_Description of the task_: Write out exactly the lines that run from the line containing "Write part 3" through the line containing "return found"; both end lines belong to the answer.

_Data rows_:
------
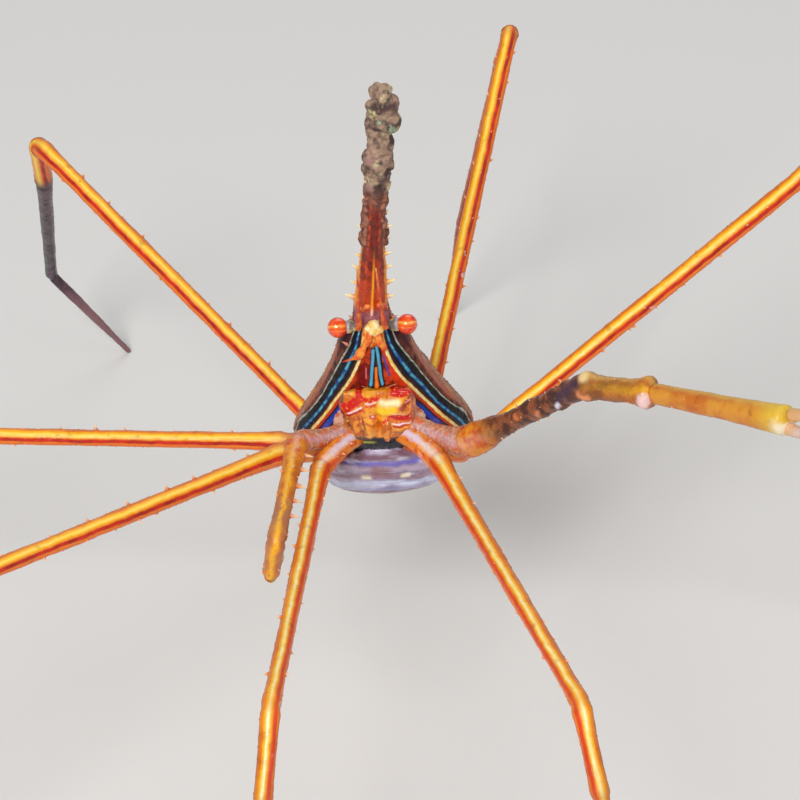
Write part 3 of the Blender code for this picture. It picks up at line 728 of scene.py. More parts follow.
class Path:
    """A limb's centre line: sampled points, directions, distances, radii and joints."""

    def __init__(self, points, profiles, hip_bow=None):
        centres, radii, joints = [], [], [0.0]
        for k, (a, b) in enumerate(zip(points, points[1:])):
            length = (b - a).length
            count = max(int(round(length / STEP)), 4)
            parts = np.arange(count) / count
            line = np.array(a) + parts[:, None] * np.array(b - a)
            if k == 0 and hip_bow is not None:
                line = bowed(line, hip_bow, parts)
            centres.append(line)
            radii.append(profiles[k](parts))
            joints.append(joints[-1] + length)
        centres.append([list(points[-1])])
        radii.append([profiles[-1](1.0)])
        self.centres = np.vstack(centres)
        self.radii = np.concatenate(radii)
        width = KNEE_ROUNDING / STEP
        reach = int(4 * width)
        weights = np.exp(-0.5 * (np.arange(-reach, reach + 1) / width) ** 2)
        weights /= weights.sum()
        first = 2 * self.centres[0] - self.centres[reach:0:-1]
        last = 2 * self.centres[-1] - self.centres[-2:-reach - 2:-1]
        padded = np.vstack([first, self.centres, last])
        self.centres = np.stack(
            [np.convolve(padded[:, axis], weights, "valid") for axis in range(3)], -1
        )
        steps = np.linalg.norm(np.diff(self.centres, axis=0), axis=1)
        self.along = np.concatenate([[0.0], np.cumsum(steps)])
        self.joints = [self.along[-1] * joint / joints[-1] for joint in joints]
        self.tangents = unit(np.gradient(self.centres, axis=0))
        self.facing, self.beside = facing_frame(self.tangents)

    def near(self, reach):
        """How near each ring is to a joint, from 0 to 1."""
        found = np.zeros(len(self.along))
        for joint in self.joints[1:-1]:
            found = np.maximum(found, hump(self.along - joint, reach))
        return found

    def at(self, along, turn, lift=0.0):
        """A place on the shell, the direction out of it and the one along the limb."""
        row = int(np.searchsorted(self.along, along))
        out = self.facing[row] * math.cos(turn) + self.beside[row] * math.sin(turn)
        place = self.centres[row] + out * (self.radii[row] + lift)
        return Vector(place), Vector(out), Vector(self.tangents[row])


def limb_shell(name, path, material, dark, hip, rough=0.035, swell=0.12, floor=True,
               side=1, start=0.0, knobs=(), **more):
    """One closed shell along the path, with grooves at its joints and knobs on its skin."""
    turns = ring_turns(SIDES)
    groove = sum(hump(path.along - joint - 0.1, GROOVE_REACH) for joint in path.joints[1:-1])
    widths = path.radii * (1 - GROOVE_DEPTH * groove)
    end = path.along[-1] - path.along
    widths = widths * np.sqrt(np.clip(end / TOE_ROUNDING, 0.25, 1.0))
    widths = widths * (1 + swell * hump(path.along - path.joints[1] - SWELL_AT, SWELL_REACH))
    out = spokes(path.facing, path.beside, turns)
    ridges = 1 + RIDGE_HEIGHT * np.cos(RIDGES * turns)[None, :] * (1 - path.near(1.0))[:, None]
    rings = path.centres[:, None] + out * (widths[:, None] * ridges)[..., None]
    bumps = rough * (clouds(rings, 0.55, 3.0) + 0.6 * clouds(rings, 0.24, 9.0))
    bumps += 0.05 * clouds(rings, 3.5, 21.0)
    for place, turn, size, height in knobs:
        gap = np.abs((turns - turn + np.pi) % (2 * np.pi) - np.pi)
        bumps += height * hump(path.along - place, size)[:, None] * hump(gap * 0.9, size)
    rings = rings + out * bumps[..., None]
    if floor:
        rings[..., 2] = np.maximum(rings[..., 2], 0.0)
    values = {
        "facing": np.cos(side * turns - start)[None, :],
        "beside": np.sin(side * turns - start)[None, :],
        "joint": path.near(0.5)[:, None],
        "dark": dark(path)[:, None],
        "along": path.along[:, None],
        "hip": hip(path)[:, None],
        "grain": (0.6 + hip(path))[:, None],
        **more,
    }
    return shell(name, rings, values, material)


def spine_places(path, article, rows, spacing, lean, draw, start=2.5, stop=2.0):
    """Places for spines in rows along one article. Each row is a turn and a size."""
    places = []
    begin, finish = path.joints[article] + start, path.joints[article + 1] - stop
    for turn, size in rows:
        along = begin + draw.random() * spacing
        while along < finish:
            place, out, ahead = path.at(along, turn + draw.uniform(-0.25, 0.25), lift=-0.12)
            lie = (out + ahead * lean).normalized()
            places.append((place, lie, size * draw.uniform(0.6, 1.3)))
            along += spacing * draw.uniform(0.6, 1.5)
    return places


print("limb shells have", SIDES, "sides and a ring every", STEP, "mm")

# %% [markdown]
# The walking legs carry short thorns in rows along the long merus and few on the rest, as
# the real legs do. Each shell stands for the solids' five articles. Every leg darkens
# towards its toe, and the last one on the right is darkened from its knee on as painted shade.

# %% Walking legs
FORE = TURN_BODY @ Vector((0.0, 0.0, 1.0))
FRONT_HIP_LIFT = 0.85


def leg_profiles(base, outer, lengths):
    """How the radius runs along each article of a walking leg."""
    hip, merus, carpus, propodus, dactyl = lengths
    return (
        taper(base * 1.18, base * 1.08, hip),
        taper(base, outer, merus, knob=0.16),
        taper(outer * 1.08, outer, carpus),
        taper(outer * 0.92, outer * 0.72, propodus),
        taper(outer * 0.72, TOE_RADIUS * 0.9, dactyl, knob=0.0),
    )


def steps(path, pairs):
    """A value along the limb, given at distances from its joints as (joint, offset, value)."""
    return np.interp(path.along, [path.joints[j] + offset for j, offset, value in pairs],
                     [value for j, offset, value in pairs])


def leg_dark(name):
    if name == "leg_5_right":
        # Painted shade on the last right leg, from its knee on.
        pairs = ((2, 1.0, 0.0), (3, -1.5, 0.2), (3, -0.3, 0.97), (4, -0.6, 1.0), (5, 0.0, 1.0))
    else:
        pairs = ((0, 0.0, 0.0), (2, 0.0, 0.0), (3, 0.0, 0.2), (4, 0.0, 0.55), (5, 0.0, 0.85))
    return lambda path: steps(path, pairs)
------
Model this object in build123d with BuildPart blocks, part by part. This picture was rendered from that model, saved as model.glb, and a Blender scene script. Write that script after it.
------
_Response to the task_:
Write part 3 of the Blender code for this picture. It picks up at line 728 of scene.py. More parts follow.
class Path:
    """A limb's centre line: sampled points, directions, distances, radii and joints."""

    def __init__(self, points, profiles, hip_bow=None):
        centres, radii, joints = [], [], [0.0]
        for k, (a, b) in enumerate(zip(points, points[1:])):
            length = (b - a).length
            count = max(int(round(length / STEP)), 4)
            parts = np.arange(count) / count
            line = np.array(a) + parts[:, None] * np.array(b - a)
            if k == 0 and hip_bow is not None:
                line = bowed(line, hip_bow, parts)
            centres.append(line)
            radii.append(profiles[k](parts))
            joints.append(joints[-1] + length)
        centres.append([list(points[-1])])
        radii.append([profiles[-1](1.0)])
        self.centres = np.vstack(centres)
        self.radii = np.concatenate(radii)
        width = KNEE_ROUNDING / STEP
        reach = int(4 * width)
        weights = np.exp(-0.5 * (np.arange(-reach, reach + 1) / width) ** 2)
        weights /= weights.sum()
        first = 2 * self.centres[0] - self.centres[reach:0:-1]
        last = 2 * self.centres[-1] - self.centres[-2:-reach - 2:-1]
        padded = np.vstack([first, self.centres, last])
        self.centres = np.stack(
            [np.convolve(padded[:, axis], weights, "valid") for axis in range(3)], -1
        )
        steps = np.linalg.norm(np.diff(self.centres, axis=0), axis=1)
        self.along = np.concatenate([[0.0], np.cumsum(steps)])
        self.joints = [self.along[-1] * joint / joints[-1] for joint in joints]
        self.tangents = unit(np.gradient(self.centres, axis=0))
        self.facing, self.beside = facing_frame(self.tangents)

    def near(self, reach):
        """How near each ring is to a joint, from 0 to 1."""
        found = np.zeros(len(self.along))
        for joint in self.joints[1:-1]:
            found = np.maximum(found, hump(self.along - joint, reach))
        return found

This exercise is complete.